What is expected: Count each line below that has "Blender" anywhere in it. Answer with the total alone.

Records to use:
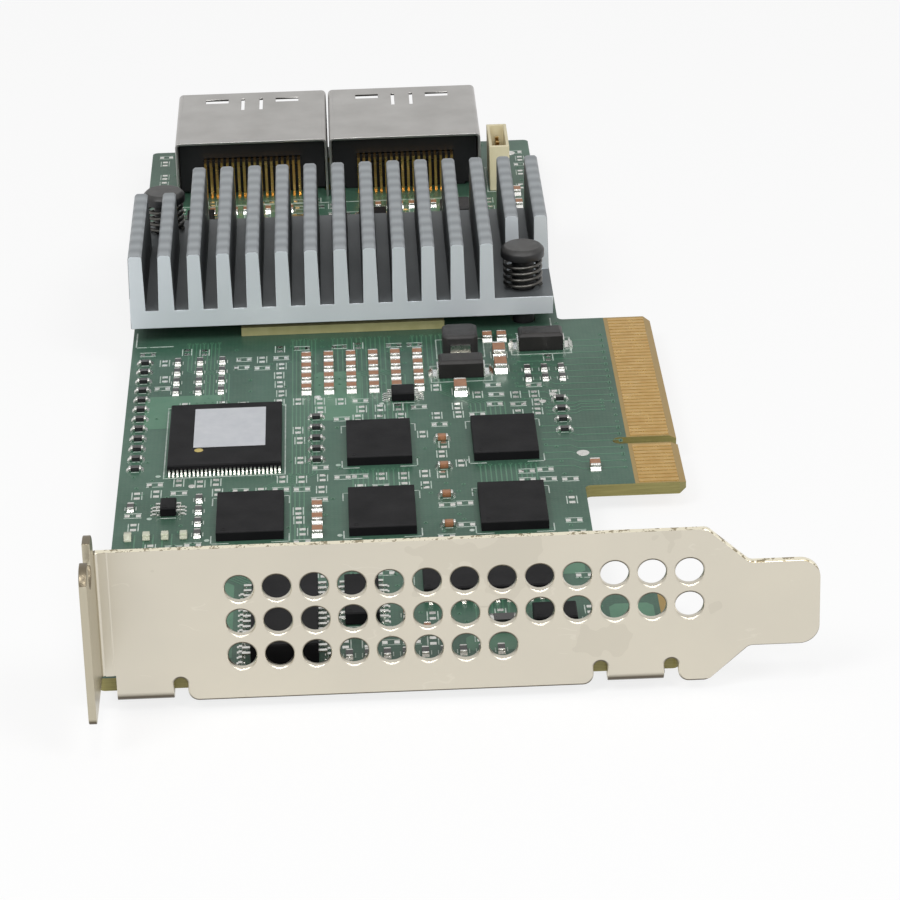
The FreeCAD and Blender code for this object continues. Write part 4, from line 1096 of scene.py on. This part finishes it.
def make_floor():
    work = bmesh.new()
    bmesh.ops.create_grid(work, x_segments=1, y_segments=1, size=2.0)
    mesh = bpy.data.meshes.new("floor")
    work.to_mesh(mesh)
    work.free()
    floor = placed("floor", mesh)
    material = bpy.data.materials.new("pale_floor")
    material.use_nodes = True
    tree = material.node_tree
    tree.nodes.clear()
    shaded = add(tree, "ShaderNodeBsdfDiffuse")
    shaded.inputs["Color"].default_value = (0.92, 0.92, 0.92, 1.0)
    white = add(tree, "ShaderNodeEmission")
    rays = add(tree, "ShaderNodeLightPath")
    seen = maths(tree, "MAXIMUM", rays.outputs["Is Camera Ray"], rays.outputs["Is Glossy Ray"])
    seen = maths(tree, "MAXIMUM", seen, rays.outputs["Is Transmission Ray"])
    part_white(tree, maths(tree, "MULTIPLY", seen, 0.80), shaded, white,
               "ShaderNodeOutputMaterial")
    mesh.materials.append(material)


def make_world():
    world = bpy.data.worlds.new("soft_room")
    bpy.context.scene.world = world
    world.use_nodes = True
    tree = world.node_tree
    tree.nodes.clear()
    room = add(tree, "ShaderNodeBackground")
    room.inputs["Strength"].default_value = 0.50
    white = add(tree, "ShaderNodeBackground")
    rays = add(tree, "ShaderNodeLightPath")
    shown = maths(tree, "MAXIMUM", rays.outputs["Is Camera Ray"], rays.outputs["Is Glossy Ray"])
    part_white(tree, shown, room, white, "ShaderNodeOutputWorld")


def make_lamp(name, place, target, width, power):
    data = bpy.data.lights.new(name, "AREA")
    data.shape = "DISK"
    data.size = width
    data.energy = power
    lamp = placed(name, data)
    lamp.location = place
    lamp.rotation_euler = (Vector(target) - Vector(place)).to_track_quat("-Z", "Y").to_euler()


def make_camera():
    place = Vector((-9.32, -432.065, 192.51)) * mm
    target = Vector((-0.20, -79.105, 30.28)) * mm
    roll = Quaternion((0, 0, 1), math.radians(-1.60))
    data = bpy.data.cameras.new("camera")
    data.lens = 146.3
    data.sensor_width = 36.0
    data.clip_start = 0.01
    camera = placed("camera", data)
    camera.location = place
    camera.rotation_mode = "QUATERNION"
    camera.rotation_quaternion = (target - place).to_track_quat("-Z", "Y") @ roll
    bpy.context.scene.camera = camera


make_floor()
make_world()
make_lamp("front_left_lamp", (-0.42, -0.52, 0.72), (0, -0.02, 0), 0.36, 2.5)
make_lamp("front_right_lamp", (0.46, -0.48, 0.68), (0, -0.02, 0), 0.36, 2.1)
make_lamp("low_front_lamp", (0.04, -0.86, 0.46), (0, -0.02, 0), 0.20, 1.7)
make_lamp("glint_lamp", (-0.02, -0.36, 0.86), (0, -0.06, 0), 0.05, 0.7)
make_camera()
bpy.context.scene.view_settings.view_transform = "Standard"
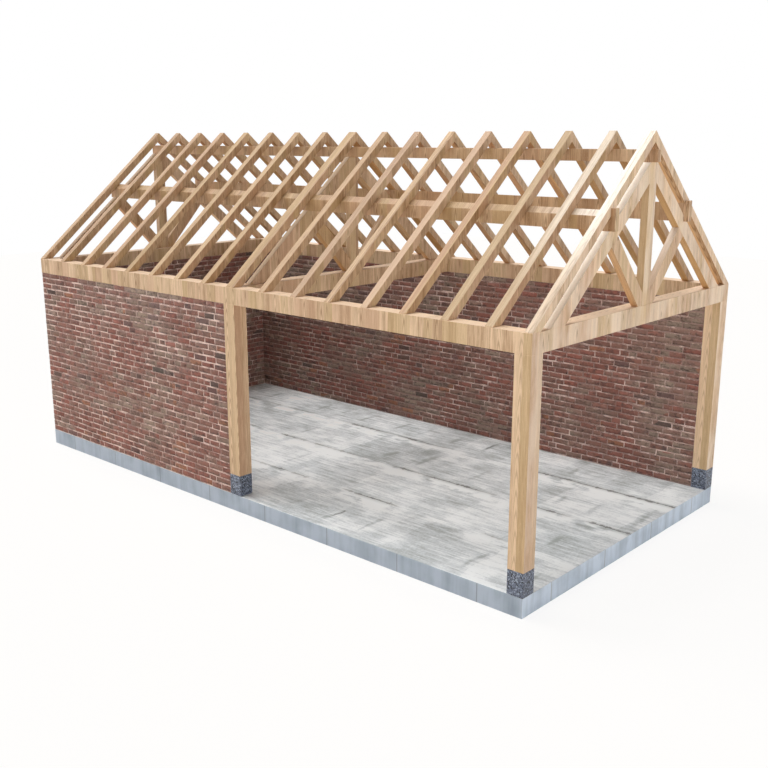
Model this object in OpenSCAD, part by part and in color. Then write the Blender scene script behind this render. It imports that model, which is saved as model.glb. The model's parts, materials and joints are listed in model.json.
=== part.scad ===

Task result: 2